_Listed entries_
▽
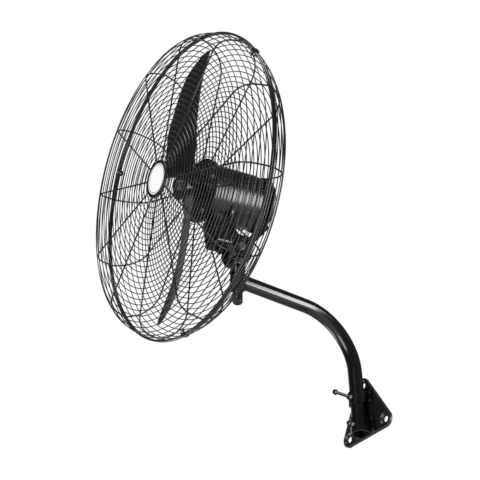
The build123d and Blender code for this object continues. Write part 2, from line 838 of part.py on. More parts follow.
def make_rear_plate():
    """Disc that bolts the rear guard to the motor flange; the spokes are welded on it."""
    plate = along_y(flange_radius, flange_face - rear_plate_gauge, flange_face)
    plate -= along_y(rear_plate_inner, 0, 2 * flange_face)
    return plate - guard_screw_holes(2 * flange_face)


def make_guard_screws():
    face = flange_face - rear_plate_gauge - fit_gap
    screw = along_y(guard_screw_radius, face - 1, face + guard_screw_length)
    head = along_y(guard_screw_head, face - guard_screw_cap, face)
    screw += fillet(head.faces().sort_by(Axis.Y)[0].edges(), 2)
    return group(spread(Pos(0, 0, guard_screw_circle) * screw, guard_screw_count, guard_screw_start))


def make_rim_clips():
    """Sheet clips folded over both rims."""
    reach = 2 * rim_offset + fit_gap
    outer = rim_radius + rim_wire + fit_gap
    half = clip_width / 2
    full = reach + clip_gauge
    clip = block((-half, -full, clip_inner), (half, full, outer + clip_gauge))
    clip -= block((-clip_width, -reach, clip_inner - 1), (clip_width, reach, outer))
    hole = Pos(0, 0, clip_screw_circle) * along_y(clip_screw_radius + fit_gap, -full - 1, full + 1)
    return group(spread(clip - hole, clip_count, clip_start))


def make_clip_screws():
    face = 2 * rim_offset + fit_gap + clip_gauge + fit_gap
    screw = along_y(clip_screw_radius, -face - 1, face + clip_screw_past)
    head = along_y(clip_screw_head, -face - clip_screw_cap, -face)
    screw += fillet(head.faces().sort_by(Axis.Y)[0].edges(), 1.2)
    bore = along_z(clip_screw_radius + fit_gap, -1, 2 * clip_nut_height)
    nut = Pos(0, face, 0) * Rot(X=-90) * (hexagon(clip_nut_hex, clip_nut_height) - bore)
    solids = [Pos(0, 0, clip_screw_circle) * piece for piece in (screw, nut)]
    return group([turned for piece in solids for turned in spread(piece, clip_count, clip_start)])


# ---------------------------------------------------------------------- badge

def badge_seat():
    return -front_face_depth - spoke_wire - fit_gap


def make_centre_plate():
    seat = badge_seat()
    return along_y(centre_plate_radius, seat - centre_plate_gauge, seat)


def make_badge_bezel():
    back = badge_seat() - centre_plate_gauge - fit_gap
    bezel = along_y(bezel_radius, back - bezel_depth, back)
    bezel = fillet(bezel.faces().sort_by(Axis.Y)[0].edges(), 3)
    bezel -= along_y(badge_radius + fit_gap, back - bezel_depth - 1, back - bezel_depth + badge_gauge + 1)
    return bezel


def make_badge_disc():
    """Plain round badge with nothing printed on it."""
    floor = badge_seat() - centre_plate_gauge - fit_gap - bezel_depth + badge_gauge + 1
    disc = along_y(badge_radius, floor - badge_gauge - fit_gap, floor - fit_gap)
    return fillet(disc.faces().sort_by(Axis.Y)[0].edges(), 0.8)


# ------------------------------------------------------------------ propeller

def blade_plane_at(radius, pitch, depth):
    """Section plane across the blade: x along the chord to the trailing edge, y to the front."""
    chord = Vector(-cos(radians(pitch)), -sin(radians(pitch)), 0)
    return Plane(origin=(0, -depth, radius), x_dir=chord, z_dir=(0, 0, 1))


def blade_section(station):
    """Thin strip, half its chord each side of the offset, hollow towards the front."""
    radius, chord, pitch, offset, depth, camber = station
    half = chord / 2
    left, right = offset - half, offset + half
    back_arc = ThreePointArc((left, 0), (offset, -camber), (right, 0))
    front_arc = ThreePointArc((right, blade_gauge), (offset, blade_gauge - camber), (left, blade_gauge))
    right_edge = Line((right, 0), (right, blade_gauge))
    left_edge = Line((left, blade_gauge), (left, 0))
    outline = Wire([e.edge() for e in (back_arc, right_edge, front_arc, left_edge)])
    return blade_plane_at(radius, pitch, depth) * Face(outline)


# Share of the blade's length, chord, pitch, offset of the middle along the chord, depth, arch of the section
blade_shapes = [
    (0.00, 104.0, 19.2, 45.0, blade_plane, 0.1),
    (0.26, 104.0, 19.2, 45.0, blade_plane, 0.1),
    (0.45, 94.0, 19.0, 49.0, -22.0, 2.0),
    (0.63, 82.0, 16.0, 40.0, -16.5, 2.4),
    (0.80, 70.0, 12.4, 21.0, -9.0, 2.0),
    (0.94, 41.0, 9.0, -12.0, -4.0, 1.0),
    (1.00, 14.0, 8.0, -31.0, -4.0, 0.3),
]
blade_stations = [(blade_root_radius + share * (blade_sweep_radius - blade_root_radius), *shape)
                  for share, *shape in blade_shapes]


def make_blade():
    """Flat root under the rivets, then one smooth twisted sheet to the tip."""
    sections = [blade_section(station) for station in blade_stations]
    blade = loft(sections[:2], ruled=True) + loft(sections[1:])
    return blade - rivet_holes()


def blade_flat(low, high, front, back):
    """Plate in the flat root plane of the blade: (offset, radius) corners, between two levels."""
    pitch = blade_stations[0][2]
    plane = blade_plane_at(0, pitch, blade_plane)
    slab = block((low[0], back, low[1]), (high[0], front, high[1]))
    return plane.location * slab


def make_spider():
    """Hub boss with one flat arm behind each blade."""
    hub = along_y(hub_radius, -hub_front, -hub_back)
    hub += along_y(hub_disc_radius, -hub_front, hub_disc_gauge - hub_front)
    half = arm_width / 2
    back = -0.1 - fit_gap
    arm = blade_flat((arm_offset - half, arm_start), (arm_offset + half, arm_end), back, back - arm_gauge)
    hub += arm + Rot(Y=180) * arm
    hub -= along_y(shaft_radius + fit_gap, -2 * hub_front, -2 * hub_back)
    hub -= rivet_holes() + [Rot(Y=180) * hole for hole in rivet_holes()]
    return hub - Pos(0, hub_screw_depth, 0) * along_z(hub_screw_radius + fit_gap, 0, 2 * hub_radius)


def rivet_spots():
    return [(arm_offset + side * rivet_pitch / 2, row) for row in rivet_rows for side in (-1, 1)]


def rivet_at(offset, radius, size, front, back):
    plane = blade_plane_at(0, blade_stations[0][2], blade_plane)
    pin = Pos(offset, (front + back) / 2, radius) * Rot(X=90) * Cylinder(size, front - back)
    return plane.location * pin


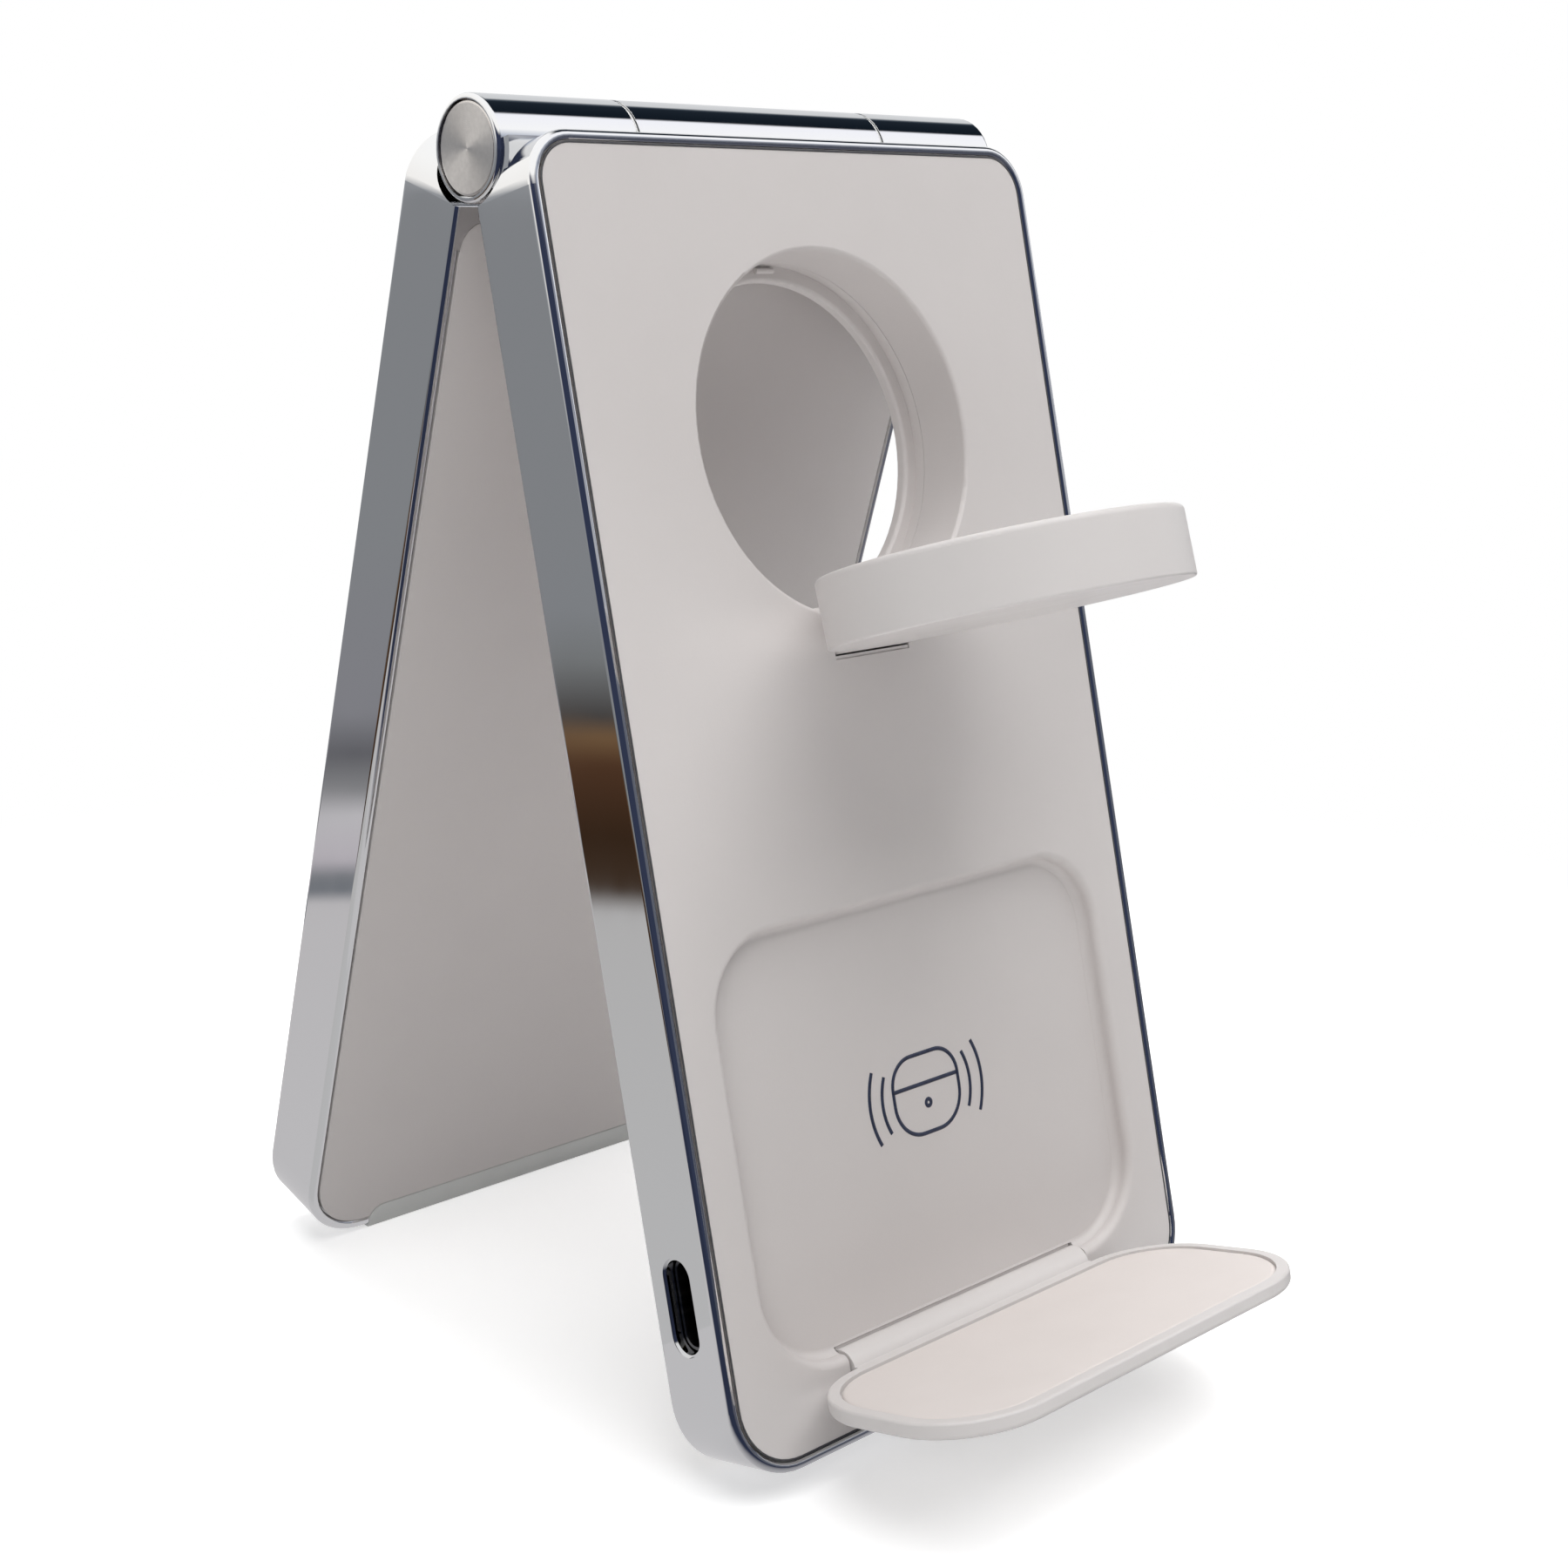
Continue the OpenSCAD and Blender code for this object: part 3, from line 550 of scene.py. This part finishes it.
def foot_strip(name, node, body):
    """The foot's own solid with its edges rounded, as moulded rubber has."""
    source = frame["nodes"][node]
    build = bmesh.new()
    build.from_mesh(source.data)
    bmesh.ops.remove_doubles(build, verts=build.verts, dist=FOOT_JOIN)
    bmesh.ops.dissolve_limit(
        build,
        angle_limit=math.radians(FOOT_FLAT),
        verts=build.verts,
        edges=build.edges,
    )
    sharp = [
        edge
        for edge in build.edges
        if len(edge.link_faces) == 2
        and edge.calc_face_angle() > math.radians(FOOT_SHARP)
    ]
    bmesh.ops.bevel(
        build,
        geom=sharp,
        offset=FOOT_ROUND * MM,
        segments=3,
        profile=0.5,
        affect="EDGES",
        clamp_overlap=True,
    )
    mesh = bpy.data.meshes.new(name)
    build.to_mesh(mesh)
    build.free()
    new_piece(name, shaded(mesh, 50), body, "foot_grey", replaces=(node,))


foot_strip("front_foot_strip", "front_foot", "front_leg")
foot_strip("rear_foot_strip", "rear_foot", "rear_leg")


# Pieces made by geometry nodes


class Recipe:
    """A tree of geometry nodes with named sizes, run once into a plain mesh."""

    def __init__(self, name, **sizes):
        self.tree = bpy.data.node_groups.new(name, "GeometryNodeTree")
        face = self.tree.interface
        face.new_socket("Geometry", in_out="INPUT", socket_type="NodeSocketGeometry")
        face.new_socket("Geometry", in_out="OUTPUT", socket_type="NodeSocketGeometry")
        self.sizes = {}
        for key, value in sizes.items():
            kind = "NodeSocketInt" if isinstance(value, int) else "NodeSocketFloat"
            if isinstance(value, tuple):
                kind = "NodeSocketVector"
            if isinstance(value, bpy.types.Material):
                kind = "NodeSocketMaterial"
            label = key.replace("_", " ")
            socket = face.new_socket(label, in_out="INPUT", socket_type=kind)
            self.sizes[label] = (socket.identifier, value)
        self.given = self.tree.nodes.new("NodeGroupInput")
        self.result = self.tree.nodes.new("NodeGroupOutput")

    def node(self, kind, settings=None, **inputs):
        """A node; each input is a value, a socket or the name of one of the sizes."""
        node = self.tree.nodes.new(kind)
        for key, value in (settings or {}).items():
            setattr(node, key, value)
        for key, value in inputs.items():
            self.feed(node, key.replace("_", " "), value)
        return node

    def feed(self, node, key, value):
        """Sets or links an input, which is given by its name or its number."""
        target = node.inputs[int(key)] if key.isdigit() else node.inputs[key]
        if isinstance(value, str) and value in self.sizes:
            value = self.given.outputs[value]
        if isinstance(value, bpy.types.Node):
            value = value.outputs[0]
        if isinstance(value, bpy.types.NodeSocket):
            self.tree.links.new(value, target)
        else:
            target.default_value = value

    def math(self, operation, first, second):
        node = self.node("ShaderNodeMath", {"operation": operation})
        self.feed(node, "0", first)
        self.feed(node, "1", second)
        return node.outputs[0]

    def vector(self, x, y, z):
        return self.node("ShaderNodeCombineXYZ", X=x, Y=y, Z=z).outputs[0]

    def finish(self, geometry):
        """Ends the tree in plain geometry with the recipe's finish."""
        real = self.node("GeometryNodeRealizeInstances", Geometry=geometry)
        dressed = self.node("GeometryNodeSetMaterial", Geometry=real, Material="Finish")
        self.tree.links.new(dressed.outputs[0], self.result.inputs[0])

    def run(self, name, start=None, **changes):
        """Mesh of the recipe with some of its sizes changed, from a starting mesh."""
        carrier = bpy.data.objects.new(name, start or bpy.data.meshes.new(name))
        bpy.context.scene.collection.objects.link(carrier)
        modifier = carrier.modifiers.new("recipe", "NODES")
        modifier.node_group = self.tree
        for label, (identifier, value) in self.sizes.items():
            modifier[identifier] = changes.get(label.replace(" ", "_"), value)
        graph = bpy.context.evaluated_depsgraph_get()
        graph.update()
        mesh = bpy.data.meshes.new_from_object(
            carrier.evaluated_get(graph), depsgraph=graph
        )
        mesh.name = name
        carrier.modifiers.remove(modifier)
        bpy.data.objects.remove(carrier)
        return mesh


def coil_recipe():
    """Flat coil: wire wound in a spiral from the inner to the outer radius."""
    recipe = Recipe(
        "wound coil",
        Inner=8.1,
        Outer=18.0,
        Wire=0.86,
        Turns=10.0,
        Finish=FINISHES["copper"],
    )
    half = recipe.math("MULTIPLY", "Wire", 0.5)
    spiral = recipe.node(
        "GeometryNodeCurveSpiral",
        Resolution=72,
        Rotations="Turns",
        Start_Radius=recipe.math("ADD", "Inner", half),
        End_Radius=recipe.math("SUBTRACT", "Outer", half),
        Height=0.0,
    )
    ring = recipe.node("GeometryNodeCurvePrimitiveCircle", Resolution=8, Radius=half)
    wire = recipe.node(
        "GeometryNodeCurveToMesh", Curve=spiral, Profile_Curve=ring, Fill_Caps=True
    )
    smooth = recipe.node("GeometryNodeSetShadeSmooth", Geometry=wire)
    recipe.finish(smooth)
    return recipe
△
_Task description_
Repeat the records above line by line, from the first line through the line that contains "return plate - guard_screw_holes(2".

_Task answer_
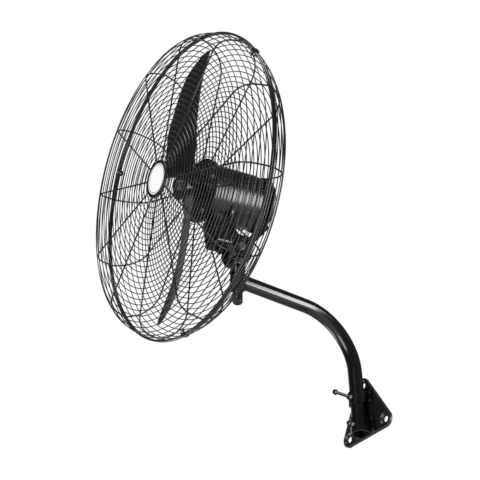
The build123d and Blender code for this object continues. Write part 2, from line 838 of part.py on. More parts follow.
def make_rear_plate():
    """Disc that bolts the rear guard to the motor flange; the spokes are welded on it."""
    plate = along_y(flange_radius, flange_face - rear_plate_gauge, flange_face)
    plate -= along_y(rear_plate_inner, 0, 2 * flange_face)
    return plate - guard_screw_holes(2 * flange_face)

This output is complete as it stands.